Now, back to my bicycle. Honestly, I am pining for my lost bike more than I did for my car. It may sound silly, but it feels more personal. Maybe it’s because it was stolen off my back porch, just a few steps from the kitchen door and before 9:00 p.m. even.
With the car, if it gets stolen, you figure that’s what insurance is for and really, a car is a car. Sure, a car gets me from place to place, but a bike, that’s different. You cannot cruise around Shelby Bottoms and get a bird’s eye view of the Cumberland River from the pedestrian bridge in your car.
Mine was a white/silver Trek road bike that I got used from Halcyon Bike Shop at a good price. Just the day before it was stolen, we had gone on our first bike ride of the summer and were looking forward to many more. If you were wondering, no, it was not locked up. That’s what makes it sting all the more; the feeling that I would still have it if only I had been more careful and not let my guard down even this one time. Our neighborhood has seen dramatic changes over the last few years, but, unfortunately, some things remain the same.
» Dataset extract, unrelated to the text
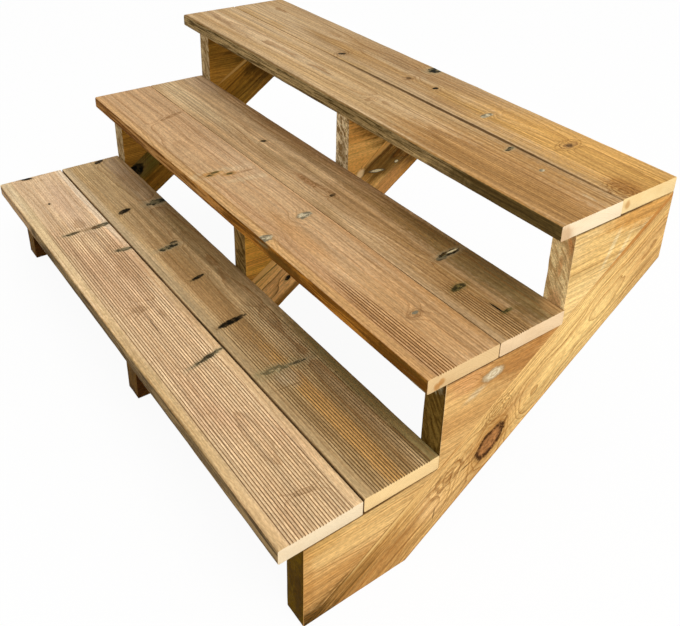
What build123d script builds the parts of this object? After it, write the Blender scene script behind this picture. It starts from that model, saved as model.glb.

So I will close this month with some “presidential” advice (actually, it’s the same message I’ve heard expressed by East Precinct Commander Imhof and Sgt. Fisher on several occasions): Don’t leave valuables in plain sight in your vehicles; secure your cars, bikes, lawnmowers, and similar property; don’t get into the habit of thinking, “I’m sure it will be fine that I left [fill in the blank] out tonight; I’ve left it out before and nothing happened.” You’re tempting fate and one day… (see above).
Jot down serial numbers (I didn’t before but do now) because they will be helpful if something is stolen. After the police report was filed, I got a call from an officer that put a description of my bike into a database used by the police and pawnbrokers. If someone ever tries to pawn my bike, then it should be entered into the database. The officer said he was an avid rider and would notify me if he anything pops up so we can check it out to see if it’s mine.
I’m still holding out some hope that it might turn up that way. The more likely scenario is that my bike is somewhere nearby and I’ll see someone riding it around the neighborhood.
Living in East Nashville, you quickly understand that the good and the bad are a packaged deal; you cannot get one without the other. Fortunately, the good so far outweigh all else and it’s why we love to call Lockeland Springs our home.